One change is an easy white paint fix. A traffic signal just south of the freeway causes vehicles to back up on the Tustin Avenue bridge. The right lane is extra-wide, so oftentimes a freeway-bound driver can squeeze by stopped cars and reach the freeway ramp. But what’s needed is a separate right-hand turn lane, and there should be sufficient room to stripe one.

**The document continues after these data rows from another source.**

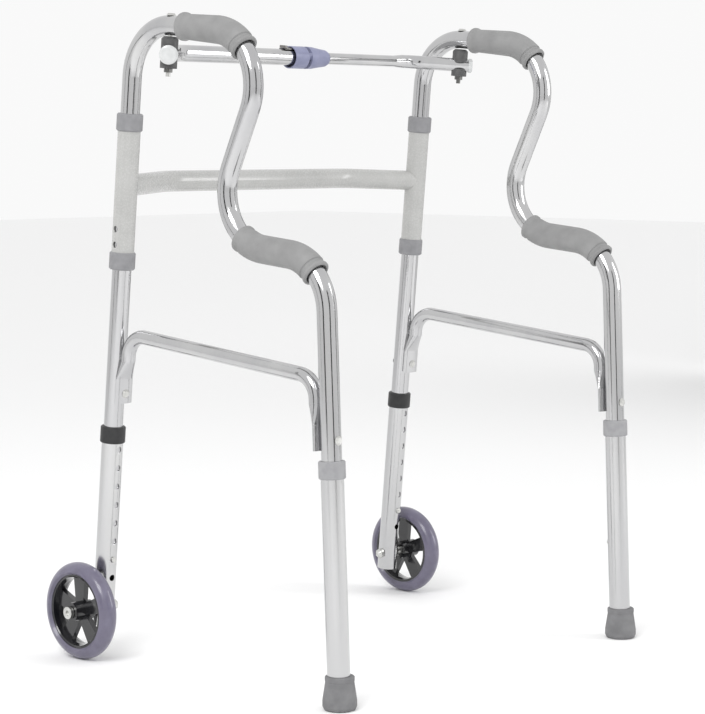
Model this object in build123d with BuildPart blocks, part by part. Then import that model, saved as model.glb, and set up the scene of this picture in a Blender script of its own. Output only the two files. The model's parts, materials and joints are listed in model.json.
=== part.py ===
"""Folding two-level walking frame with front wheels: every rigid piece as its own STEP file.

Millimetres. +X is the user's right, +Y the way the user walks, +Z up, and the floor is z = 0.
Each side frame is flat. Its pieces are laid out in a side plane whose local x (here p) runs
rearward, square to the raked front leg, and whose local y (here q) runs up along that leg.
"""
import os
from math import atan2, cos, pi, radians, sin, tan

from build123d import *

os.makedirs("parts", exist_ok=True)

# ---- layout
LEG_SPACING = 564.0        # between the two front leg axes
FRONT_RAKE = 5.5           # front legs lean back towards the top
REAR_RAKE = 8.0            # rear leg against the front leg
LEG_Y = 204.7              # where the front leg axes meet the floor
REAR_FOOT = (445.4, 42.9)  # rear leg axis at the floor, in (p, q)

# ---- side frame tube
TUBE_R = 12.7
TUBE_WALL = 1.2
BEND_R = 70.0
TOP_Q = 845.5              # hand rail height along the leg
LOWER_Q = 583.0            # lower grip run
S_TOP_P = 257.1            # corner of the top run with the slanted part
S_LOW_P = 161.1            # corner of the slanted part with the lower run
INNER_END = 116.0          # lower end of the fixed tubes, along each leg

# ---- height adjustment
EXT_R = 14.3
EXT_BORE_R = 12.95
EXT_TOP = 311.0
REAR_EXT_TOP = 302.0
EXT_END = 41.5
HOLE_PITCH = 25.0
HOLE_COUNT = 8
BUTTON_HOLE = 6            # counted from the top, starting at 0
BUTTON_Q = 132.8
HOLE_R = 4.25
BUTTON_R = 3.95
COLLAR_R = 16.7
COLLAR_H = 22.0

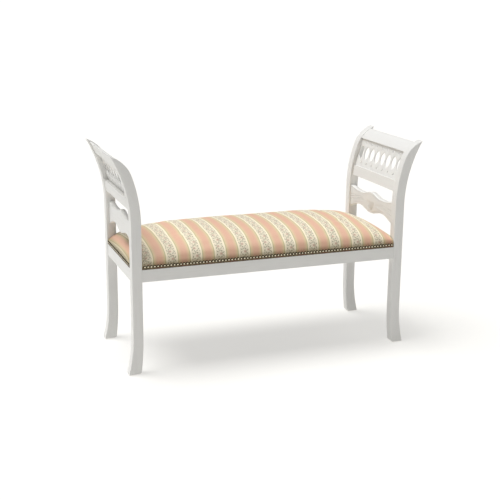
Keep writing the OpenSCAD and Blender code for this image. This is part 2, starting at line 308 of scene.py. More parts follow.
def beech_material():
    """Unfinished beech: pale brown, with fine darker flecks along the grain."""
    material, tree, shader = new_material("raw_beech")
    (x, y, z), at = place_of(tree)
    along = vector(tree, x * 0.08, y * 0.5, z)
    rings = ((z + grain(tree, along, 30, 2) * 0.012) * 900).sin() * 0.5 + 0.5
    flecks = grain(tree, vector(tree, x * 0.18, y * 0.6, z), 1400, 1).ramp(0.60, 0.70)
    fibre = grain(tree, vector(tree, x * 0.05, y, z), 700, 3)
    tone = blend(tree, rings * 0.5, (0.60, 0.42, 0.26), (0.50, 0.33, 0.19))
    tone = blend(tree, flecks * 0.6, tone, (0.30, 0.17, 0.09))
    tone = blend(tree, grain(tree, at, 9, 3).ramp(0.4, 0.8) * 0.3, tone, (0.68, 0.50, 0.33))
    feed(tree, tone, shader.inputs["Base Color"])
    feed(tree, fibre * 0.25 + 0.55, shader.inputs["Roughness"])
    bump(tree, shader, fibre + flecks * 0.3, 0.0002)
    return material


def steel_material():
    """Zinc-plated screws: fine turning marks and a dull bloom."""
    material, tree, shader = new_material("zinc_steel", Metallic=1.0)
    (x, y, z), at = place_of(tree)
    bloom = grain(tree, at, 240, 4)
    scratches = grain(tree, vector(tree, x * 3, y, z * 0.4), 2600, 2)
    tone = blend(tree, bloom.ramp(0.35, 0.7), (0.62, 0.61, 0.58), (0.50, 0.48, 0.42))
    feed(tree, tone, shader.inputs["Base Color"])
    feed(tree, bloom * 0.3 + scratches * 0.15 + 0.15, shader.inputs["Roughness"])
    bump(tree, shader, scratches, 0.00005)
    return material


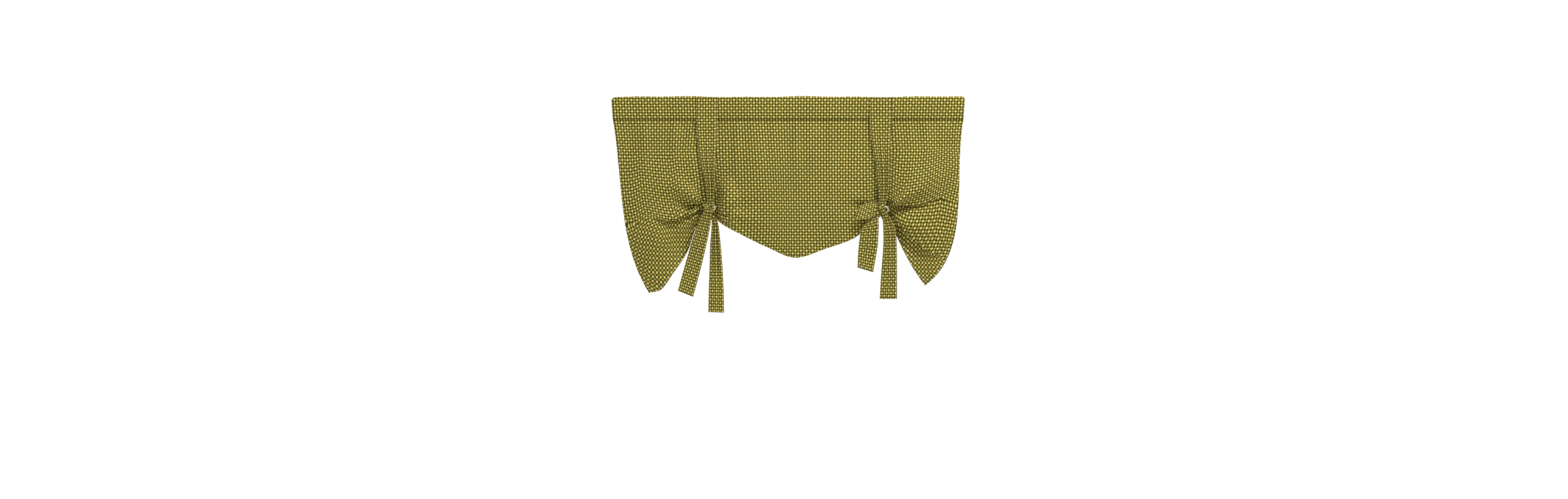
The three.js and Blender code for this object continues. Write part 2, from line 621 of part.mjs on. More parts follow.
const KNOT_CREASE = { depth: 0.1, down: 7, slant: 3 };
const SEAT = GAP + 0.1; // room cut in the cloth round a ring or a lump

// The knot itself: cloth wound into a small lump with slanting creases.
function knotLump({ x, y, z, half }, grow = 0) {
  const geometry = new THREE.SphereGeometry(1, 12, 8);
  const position = geometry.attributes.position;
  const point = new THREE.Vector3();
  for (let i = 0; i < position.count; i += 1) {
    point.fromBufferAttribute(position, i);
    const wound = Math.sin(KNOT_CREASE.down * point.z + KNOT_CREASE.slant * point.x);
    const crease = 1 - KNOT_CREASE.depth * (0.5 + 0.5 * wound);
    const scale = (side) => half[side] * crease + grow;
    position.setXYZ(i, x + point.x * scale(0), y + point.y * scale(1), z + point.z * scale(2));
  }
  return toSolid(geometry);
}

function ringBody({ x, y, z }, grow = 0) {
  const geometry = new THREE.TorusGeometry(RING.radius, RING.section + grow, 6, 20);
  geometry.rotateX(Math.PI / 2);
  geometry.translate(x, y, z);
  return geometry;
}

function frontTie(strap, tail, lump, ring) {
  const groove = toSolid(ringBody(ring, SEAT));
  const body = strip(strap, TIE_STEPS.frontStrap).add(knotLump(lump)).add(strip(tail, TIE_STEPS.tail));
  return fromSolid(body.subtract(groove));
}

function backTie(strap, hanging, lump, ring) {
  const body = hanging.reduce((solid, part) => solid.add(part), strip(strap, TIE_STEPS.backStrap));
  const room = knotLump(lump, SEAT).add(toSolid(ringBody(ring, SEAT)));
  return fromSolid(body.subtract(room));
}

// ---------------------------------------------------------------- build
const PRINTED_COTTON = { color: 0x8c8434, roughness: 0.9, metalness: 0 };
const RING_PLASTIC = { color: 0xd9d7cf, roughness: 0.35, metalness: 0 };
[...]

The other change is more difficult--convincing Caltrans to turn off the meter on the eastbound Riverside Freeway on-ramp. Most of the traffic the meter delays actually ends up on the Costa Mesa Freeway. For about a month, I watched two cars in front of me and one behind me to determine their destination. Surprisingly, 79% continued the short distance to the Costa Mesa Freeway. To fix the problem, all we need to do is turn off the ramp meter every day.

Walter P. Rhea, Anaheim

I faxed Caltrans your detailed maps that explain how the road could be expanded by changing some of the lane striping, and I kept my fingers crossed for you. But it looks like status quo will reign in this case.

It would take more than white paint to add a right-turn-only lane on that bridge, according to Caltrans spokesman Steve Saville. Even though cars may be squeezing by, the traffic engineers say that to do a proper job, the bridge would have to be expanded, Saville said. Nor does the volume of traffic heading toward the ramp yet justify rebuilding the bridge, he said.

As for the meter, as you expected, Caltrans is not inclined to shut it off. Caltrans’ own freeway volume surveys show drivers are about split between those continuing along the Riverside Freeway and those heading ultimately for the Costa Mesa Freeway, Saville said. Moreover, if the meter is shut down, a bottleneck will result where ramp traffic merges with freeway traffic, he said.

Don’t be discouraged. I found your traffic survey method interesting, and it was clear you had taken much time to research the problem. Traffic engineers routinely encourage the public to forward ideas, so maybe next time your solution will hit home.

If you remember last week, Street Smart promised to do his part for Ride Share Week. The result? Three out of five days busing it.